Two winners of the NSO Youth Concerto Competition will perform at a symphony concert on March 5. The concert concludes with Tchaikovsky’s Suite from Swan Lake Ballet featuring the Delaware Dance Company. The Newark Symphony supports music education and outreach in northern Delaware in a variety of ways, including annual youth concerto competitions. The winners in both the college and high school divisions perform with the orchestra.
On March 11, the symphony orchestra celebrates its 50th anniversary with a gala event held at the Newark Country Club. The night will include live music, dancing, food, and a silent auction.
Senn said that the gala is the one event that she is looking forward to the most during the season.
“If pressed, I would point to our 50th anniversary gala,” she explained. “I choose that because...so many of our celebrations are protracted and will go on into the future, while this is a one-shot event full of fun, glitter, food, music, and dancing. What's not to love there?”
Indeed, the gala, which takes place from 6:30 to 9:30 p.m., will feature a live waltz orchestra, hors d'oeuvres, a cash bar, a silent auction, and more. It is open to the public.
“The main goal is an evening of elegant fun,” Senn explained. “The silent auction component is for fundraising to support the orchestra in general, and our celebration of the 50th year in particular. We are, after all, a non-profit.”

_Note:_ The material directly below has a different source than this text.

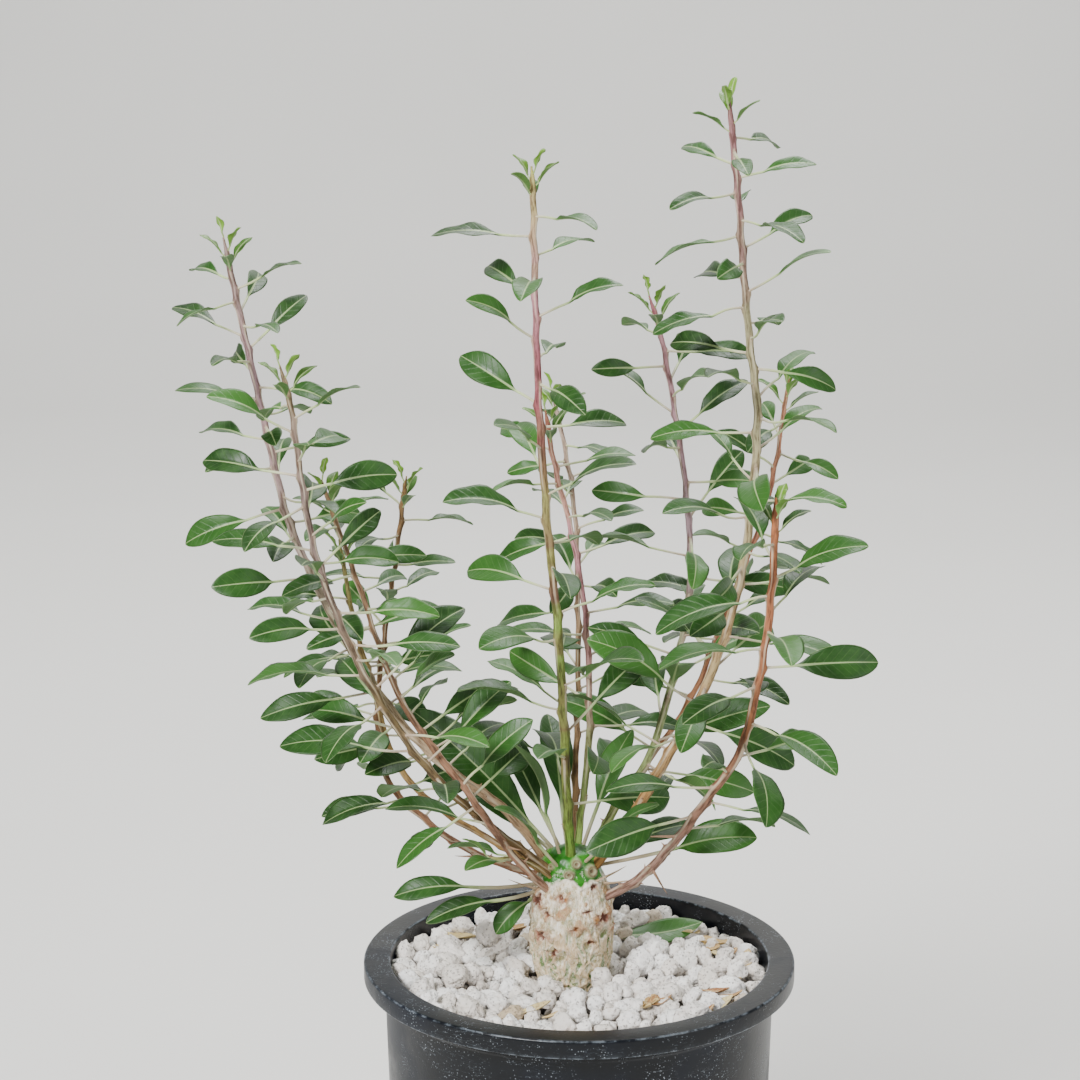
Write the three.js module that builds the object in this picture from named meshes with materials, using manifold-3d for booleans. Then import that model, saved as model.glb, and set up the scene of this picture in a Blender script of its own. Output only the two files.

Newark Symphony Orchestra members said that they are appreciative of all the support the organization has received through the years. As a non-profit organization, the Newark Symphony depends on support from local residents, Delaware arts foundations and corporations, and other sponsors.
The Friends of the Newark Symphony Orchestra provides additional volunteer and fundraising support. The board of directors of the organization is comprised of local citizens, business leaders, arts advocates, and orchestra musicians.
The first important post-gala event will take place when the symphony orchestra celebrates Music in the Schools Month with a chamber concert on at the First Presbyterian Church of Newark on March 25. Admission will be $5 per family.
On May 14, the All Beethoven Symphony Concert, featuring Overture to the Creatures of Prometheus, followed by Symphony No. 9 in D minor, Op. 125 , will take place. Soloists for this performance are Sharon Christman, soprano; Suzanne DuPlant, mezzo-soprano; Rick Christman, tenor, and Jeffrey Martin, bass.
Senn said that everyone involved with the orchestra is excited about the upcoming season because it will be “full of fantastic music and learning events we have never tried before.”
The 50th anniversary season is not only an opportunity for the Newark Symphony Orchestra to celebrates its milestone, but it is also an opportunity to thank everyone who has supported the symphony's efforts since 1966.
Emily Tan, who plays the violin and also serves as a co-chair of the 50th anniversary celebration, said that she is looking forward to the gala and the final concert of the season in May of 2017 the most, even though there are many interesting events happening at the concerts throughout the entire season.
“I'm excited about the last concert of the season because it will be a culmination of the 50th year when we play Beethoven's 9th Symphony and present the ultimate show of community engagement and camaraderie through music,” she said.
Roxie Rust, the business manager for the Newark Symphony Orchestra, said that tickets for any of the events coming up during the special anniversary season can be purchased by calling 302-369-3466 or visiting www.newarksymphony.org. Tickets are also usually also available at the door on the day of the concert.